A traveling exhibition focused on Americans’ relationship with water will open in Sandstone, MN in November, at the Audubon Center for the Northwoods. Sandstone is one of six small towns and Minnesota is one of five states chosen by the Smithsonian to host the new exhibit.
Water/Ways explores how water connects history, faith, ethics, the arts, and science. The unique exhibit centers around local conversations, as each host community tells its own water stories and discusses the future of water.
“Water’s impact on humans is not just biological and environmental; it serves as a source of peace and contemplation. We cherish our connections to nature, particularly the sights, the sounds, and the sense of place we feel at the water’s edge,” the Smithsonian’s points out.
The exhibit will open with a reception on Nov. 19, and remain open until Jan. 1, 2017. Hours vary, and are listed on the Audubon Center’s website.
“Water/Ways is a conversation about water,” said David O’Fallon, President of the Minnesota Humanities Center, the statewide organizer of the exhibit. “It invites us to consider how we—all of us—will take care of this basic resource.”
The center’s Crosby Lounge will be filled with four large presentation panels from the Smithsonian, companion exhibits contributed by Minnesota Pollution Control Agency, and a story-telling kiosk provided by the Humanities Center.
But Water/Ways will not be contained in the walls of any building.
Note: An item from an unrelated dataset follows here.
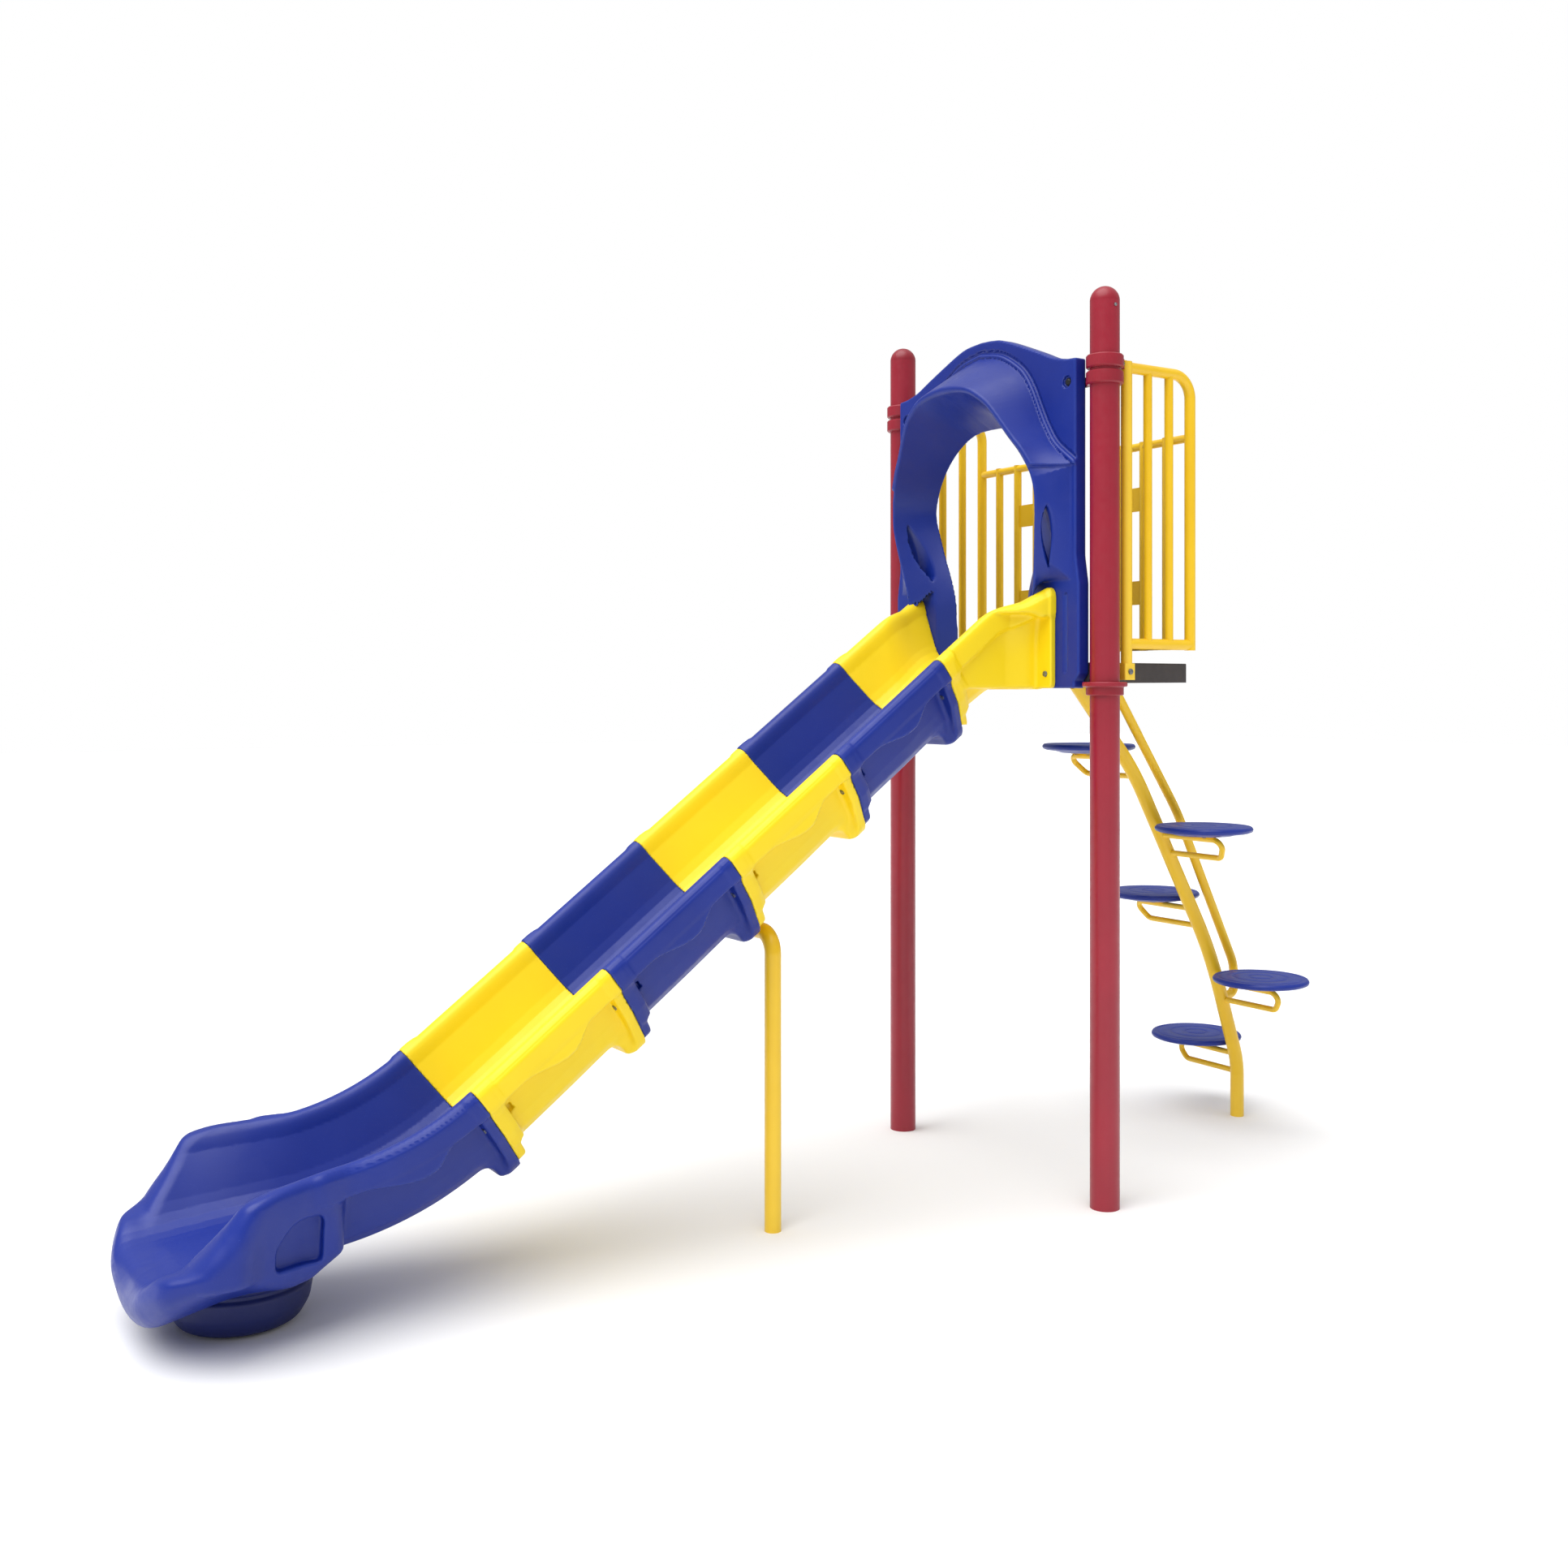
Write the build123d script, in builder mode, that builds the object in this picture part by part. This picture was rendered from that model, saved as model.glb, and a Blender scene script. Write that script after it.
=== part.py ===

It will also reach throughout the Kettle River watershed.
“Corresponding events will help citizens of all ages better understand the history of the St. Croix Watershed,” the Audubon Center’s website reads. “From the Ojibwe prophecy to go to the place where food grows on water, to the ways in which our rivers provided transportation through the fur trade, lumber, and immigration eras, our rivers have been a vital life source for all human time in the watershed.”
From Dec. 1-3, the public is invited to share stories at a Heritage Summit and Kettle River History Forum hosted by North Woods and Waters of the St. Croix Heritage Area.
Resources for teachers of elementary and middle-school students are also provided, whether or not they can visit the exhibition. The curriculum offers activities, projects and investigations into various cultures’ relationships with water, how water is shared and managed, and lets students share their water stories. The resources are available here.
The exhibit’s opening reception will be held Nov. 19 from 3 – 5 p.m.